--- begin ---
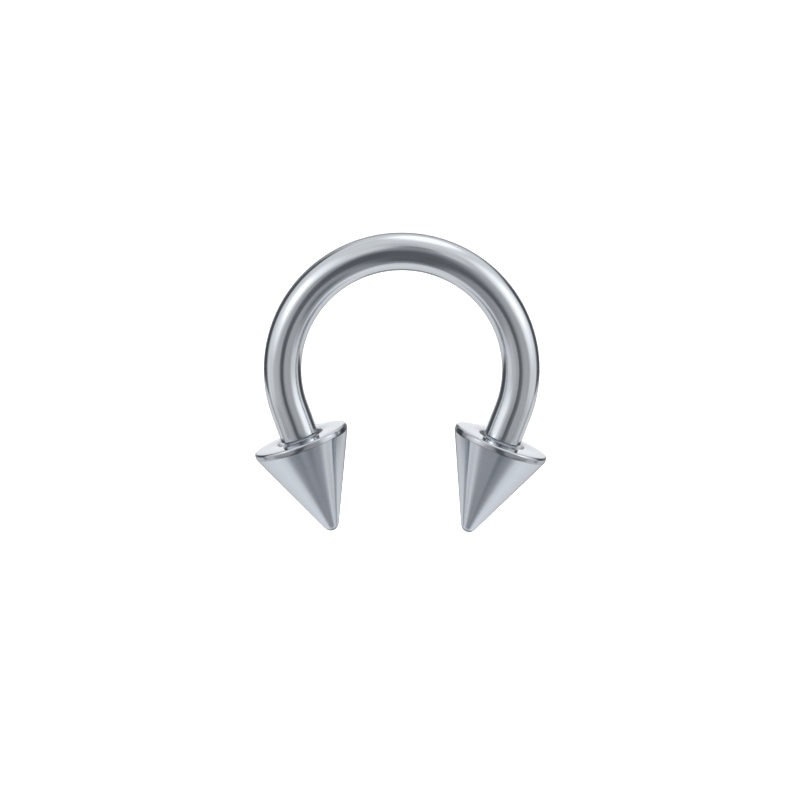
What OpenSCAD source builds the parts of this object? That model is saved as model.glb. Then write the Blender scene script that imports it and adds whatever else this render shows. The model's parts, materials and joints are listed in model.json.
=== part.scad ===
// Horseshoe barbell: a round wire bent to a horseshoe, with a cone screwed on to each end.
// It lies on its side, as it would on a table: the top of the curve and both cone rims touch z = 0.
// The curve's top points to +Y, the cones' tips to -Y, and the origin is under the middle of its box.

/* [Wire] */
// Diameter of the round wire, 16 gauge
wire_d = 1.2; // [1:0.05:1.3]
// Clear width inside the curve, across its widest place
inner_d = 6.4; // [6:0.05:12]
// How far each arm curves on past the widest place, in degrees
arm_overrun = 20; // [5:1:30]
// Straight length of each arm, from the end of its curve to its cone's flat face
arm_straight = 1; // [0.5:0.1:3]

/* [Threaded ends] */
// Length of each threaded stud, from the wire's shoulder to the stud's end
stud_len = 1.1; // [0.8:0.05:1.2]
// Distance from one thread ridge to the next
thread_pitch = 0.25; // [0.2:0.05:0.3]
// How much thinner than the wire the thread is, on the diameter
thread_undersize = 0.06; // [0.04:0.01:0.1]

/* [Cones] */
// Diameter of each cone at its widest place
cone_d = 3.1; // [2.9:0.1:4]
// Length of each cone, from its flat face to its tip
cone_len = 3.2; // [2.9:0.02:4]
// Radius of the rounded rim round the flat face
rim_r = 0.15; // [0.1:0.01:0.2]
// Radius of the rounded tip
tip_r = 0.27; // [0.12:0.01:0.3]
// Width of the countersink's ring round the wire
sink_w = 0.17; // [0.1:0.01:0.22]

/* [Clearances] */
// Gap between the wire's shoulder and the countersink that it seats in
seat_gap = 0.02; // [0.01:0.01:0.04]
// Gap all round between the thread's ridges and the hole in the cone
hole_gap = 0.02; // [0.01:0.01:0.04]
// Room past the stud's end in the bottom of the hole
hole_room = 0.15; // [0.1:0.01:0.2]

/* [Hidden] */
$fn = 96;
// How far a cutter or a stud reaches past the face that it starts from
overlap = 0.05;

// Wire and curve
wire_r = wire_d / 2;
curve_r = inner_d / 2 + wire_r;

// Thread: a 60 degree ridge, and ridges as deep as such a thread cuts
thread_depth = 0.613 * thread_pitch;
stud_r = (wire_d - thread_undersize) / 2;
core_r = stud_r - thread_depth;
ridge_count = floor(stud_len / thread_pitch);

// Hole in the cone: a 45 degree countersink, a straight wall and a drill's point
hole_r = stud_r + hole_gap;
sink_r = wire_r + sink_w;
sink_depth = sink_r - hole_r;
shoulder_depth = sink_w - seat_gap;
hole_depth = shoulder_depth + stud_len + hole_room;
drill_point = hole_r / tan(59);

// Cone outline: the side is the line that touches the rim's circle and the tip's circle
rim_at = cone_d / 2 - rim_r;
side_run = cone_len - tip_r - rim_r;
side_angle = atan2(rim_at, side_run) + asin((rim_r - tip_r) / norm([rim_at, side_run]));

// Where a cone's flat face stands, in the plane of the curve: x across, y towards the curve's top
face_x = curve_r * cos(arm_overrun) - arm_straight * sin(arm_overrun);
face_y = -curve_r * sin(arm_overrun) - arm_straight * cos(arm_overrun);

// Lean at which the curve's top and both rims touch the surface together:
// run * sin(lean) = rise + rim_at * sqrt(1 - (cos(arm_overrun) * sin(lean))^2)
run = curve_r - face_y + rim_r * cos(arm_overrun);
rise = rim_r - wire_r;
across = rim_at * cos(arm_overrun);
lean_sin = (run * rise + sqrt(run^2 * rise^2 - (run^2 + across^2) * (rise^2 - rim_at^2)))
    / (run^2 + across^2);
lean = asin(lean_sin);

// Height of the curve's centre, and the shift that puts the origin under the middle of the box
centre_z = curve_r * sin(lean) + wire_r;
tip_y = face_y - (cone_len - tip_r) * cos(arm_overrun);
far_y = curve_r * cos(lean) + wire_r;
near_y = tip_y * cos(lean) - tip_r;
centre_y = -(far_y + near_y) / 2;

// Points along a circular arc, from one angle to another
function arc(centre, r, from, to, steps) = [
    for (i = [0:steps]) let (a = from + (to - from) * i / steps)
        centre + r * [cos(a), sin(a)]
];

// Outline of half a cone, radius across and depth from the flat face up
cone_outline = concat(
    [[0, 0]],
    arc([rim_at, rim_r], rim_r, -90, side_angle, 10),
    arc([0, cone_len - tip_r], tip_r, side_angle, 90, 8)
);

// Outline of half a stud from the shoulder up: a short neck, then ridges with narrow flat crests
crest_from = 0.4;
crest_to = 0.6;
ridge_start = stud_len - ridge_count * thread_pitch;
stud_outline = concat(
    [[0, -overlap], [core_r, -overlap], [core_r, ridge_start]],
    [for (i = [0:ridge_count - 1], p = [[stud_r, crest_from], [stud_r, crest_to], [core_r, 1]])
        [p[0], ridge_start + (i + p[1]) * thread_pitch]],
    [[0, stud_len]]
);

// Puts what is drawn in the plane of the curve where it lies on the surface
module laid() {
    translate([0, centre_y, centre_z]) rotate([-lean, 0, 0]) children();
}

// Puts what is drawn along +Z at the end of the right arm's curve, running along the arm
module along_arm() {
    rotate([0, 0, -arm_overrun])
        translate([curve_r, 0, 0])
            rotate([90, 0, 0])
                children();
}

module threaded_stud() {
    rotate_extrude() polygon(stud_outline);
}

// Quarter of the plane of the curve that lies past the right arm's end of the curve
module past_arm() {
    rotate([0, 0, -arm_overrun])
        translate([0, -2 * curve_r, -curve_r])
            cube(2 * curve_r);
}

// The ring is turned so that its seam falls in the part that is cut away
module curve() {
    difference() {
        rotate([0, 0, -90])
            rotate_extrude() translate([curve_r, 0]) circle(r = wire_r);
        past_arm();
        mirror([1, 0, 0]) past_arm();
    }
}

module arm() {
    along_arm() {
        cylinder(r = wire_r, h = arm_straight + shoulder_depth);
        translate([0, 0, arm_straight + shoulder_depth])
            threaded_stud();
    }
}

module screw_cone() {
    difference() {
        rotate_extrude() polygon(cone_outline);
        translate([0, 0, -overlap])
            cylinder(r = hole_r, h = hole_depth + overlap);
        translate([0, 0, -overlap])
            cylinder(r1 = sink_r + overlap, r2 = hole_r, h = sink_depth + overlap);
        translate([0, 0, hole_depth])
            cylinder(r1 = hole_r, r2 = 0, h = drill_point);
    }
}

module bar() {
    color("silver") laid() {
        curve();
        arm();
        mirror([1, 0, 0]) arm();
    }
}

module cone_left() {
    color("lightslategray")
        laid() mirror([1, 0, 0]) along_arm() translate([0, 0, arm_straight]) screw_cone();
}

module cone_right() {
    color("lightslategray")
        laid() along_arm() translate([0, 0, arm_straight]) screw_cone();
}

bar();
cone_left();
cone_right();
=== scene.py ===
# %% [markdown]
# # A horseshoe barbell in polished steel
# The jewel is a round steel wire, bent to a horseshoe, with a cone screwed on to each end. It lies
# on its side. The CAD model gives the frame: every size and place below agrees with it, and Blender
# adds what the CAD leaves out, such as a true thread, soft edges, and the look of polished steel.

# %% Load the CAD frame
import json
import math

import bmesh
import bpy
from mathutils import Matrix, Vector


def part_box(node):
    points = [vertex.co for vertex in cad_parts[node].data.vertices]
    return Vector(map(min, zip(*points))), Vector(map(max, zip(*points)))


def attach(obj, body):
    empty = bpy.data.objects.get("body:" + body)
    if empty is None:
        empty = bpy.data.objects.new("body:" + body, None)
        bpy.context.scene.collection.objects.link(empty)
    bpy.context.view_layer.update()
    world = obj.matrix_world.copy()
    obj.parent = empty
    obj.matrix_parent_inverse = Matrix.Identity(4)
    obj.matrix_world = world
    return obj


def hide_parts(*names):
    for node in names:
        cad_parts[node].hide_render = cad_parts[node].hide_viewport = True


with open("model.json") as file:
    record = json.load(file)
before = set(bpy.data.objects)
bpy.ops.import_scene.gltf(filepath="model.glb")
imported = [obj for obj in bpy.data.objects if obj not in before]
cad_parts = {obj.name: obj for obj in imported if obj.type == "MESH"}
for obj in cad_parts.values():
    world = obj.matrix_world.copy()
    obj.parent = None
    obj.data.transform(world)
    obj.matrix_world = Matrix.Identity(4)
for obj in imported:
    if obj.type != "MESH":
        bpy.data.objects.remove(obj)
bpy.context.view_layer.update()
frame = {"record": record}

record = frame["record"]
mounts = {mount["name"]: mount for mount in record["mounts"]}
joints = {joint["name"]: joint for joint in record["behaviour"]["joints"]}
print("mounts:", *mounts, "joints:", *joints)

# %% [markdown]
# ## Where the curve lies
# The whole jewel is flat: the wire's middle line stays in one plane, which leans a little, because
# the fat cones and the thin top of the curve rest on the same floor. The two cones' axes lie in
# that plane, so their cross product is its normal. The shapes could be drawn in metres where they
# lie, but Blender's bevel tools lose accuracy on parts a thousandth of a metre wide. So they are
# drawn in millimetres, in that plane, and one matrix lays each finished mesh down.

# %% Find the plane of the curve
MM = 0.001


def in_mm(point_m):
    """A point of the record, in millimetres."""
    return Vector(point_m) / MM


axis_left = Vector(joints["cone_left_unscrew"]["axis"]).normalized()
axis_right = Vector(joints["cone_right_unscrew"]["axis"]).normalized()
across = Vector((1, 0, 0))
normal = axis_right.cross(axis_left).normalized()
upward = normal.cross(across)
print(f"the plane leans by {math.degrees(normal.angle(Vector((0, 0, 1)))):.1f} degrees")

# %% Measure the wire and the curve
WIRE_R = mounts["wire_in_piercing"]["dims"]["r_mm"]
CURVE_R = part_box("bar")[1][0] / MM - WIRE_R
OVERRUN = math.asin(axis_left.x)
centre = in_mm(mounts["wire_in_piercing"]["pos_m"]) - upward * CURVE_R

plane = Matrix((across, upward, normal)).transposed().to_4x4()
laid = Matrix.Translation(centre) @ plane
print(f"wire {2 * WIRE_R:.2f} mm, curve {2 * (CURVE_R - WIRE_R):.2f} mm inside,",
      f"overrun {math.degrees(OVERRUN):.1f} degrees")

# %% [markdown]
# ## A frame for each arm
# Each arm ends in a straight stretch, then a threaded stud, then the cone. These are all turned
# parts, so they are easiest to draw round an upright axis, as on a lathe. `arm_frame` stands that
# axis at the end of the curve, pointing along the arm. One arm could be made as the mirror image
# of the other, but then its thread would be left-handed. Both of these frames are right-handed, so
# both threads come out right-handed, as on the real jewel.

# %% A frame at the end of each arm
LEFT, RIGHT = -1, 1


def arm_frame(side):
    """Local Z runs along the arm, away from the curve, and local X points out from the curve."""
    out = Vector((side * math.cos(OVERRUN), -math.sin(OVERRUN), 0))
    along = Vector((-side * math.sin(OVERRUN), -math.cos(OVERRUN), 0))
    turn = Matrix((out, along.cross(out), along)).transposed().to_4x4()
    return Matrix.Translation(out * CURVE_R) @ turn


def face_distance(side, mount_name):
    """How far along the arm a cone's flat face stands, from its mount in the record."""
    point = (laid @ arm_frame(side)).inverted() @ in_mm(mounts[mount_name]["pos_m"])
    return point.z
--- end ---
EXERCISE INSTRUCTIONS:
Within the material above, extract exactly the lines that start at the line containing "mirror([1, 0, 0]) arm();" and stop after the line containing "obj.matrix_world = world", and only those.

FULL RESPONSE:
        mirror([1, 0, 0]) arm();
    }
}

module cone_left() {
    color("lightslategray")
        laid() mirror([1, 0, 0]) along_arm() translate([0, 0, arm_straight]) screw_cone();
}

module cone_right() {
    color("lightslategray")
        laid() along_arm() translate([0, 0, arm_straight]) screw_cone();
}

bar();
cone_left();
cone_right();
=== scene.py ===
# %% [markdown]
# # A horseshoe barbell in polished steel
# The jewel is a round steel wire, bent to a horseshoe, with a cone screwed on to each end. It lies
# on its side. The CAD model gives the frame: every size and place below agrees with it, and Blender
# adds what the CAD leaves out, such as a true thread, soft edges, and the look of polished steel.

# %% Load the CAD frame
import json
import math

import bmesh
import bpy
from mathutils import Matrix, Vector


def part_box(node):
    points = [vertex.co for vertex in cad_parts[node].data.vertices]
    return Vector(map(min, zip(*points))), Vector(map(max, zip(*points)))


def attach(obj, body):
    empty = bpy.data.objects.get("body:" + body)
    if empty is None:
        empty = bpy.data.objects.new("body:" + body, None)
        bpy.context.scene.collection.objects.link(empty)
    bpy.context.view_layer.update()
    world = obj.matrix_world.copy()
    obj.parent = empty
    obj.matrix_parent_inverse = Matrix.Identity(4)
    obj.matrix_world = world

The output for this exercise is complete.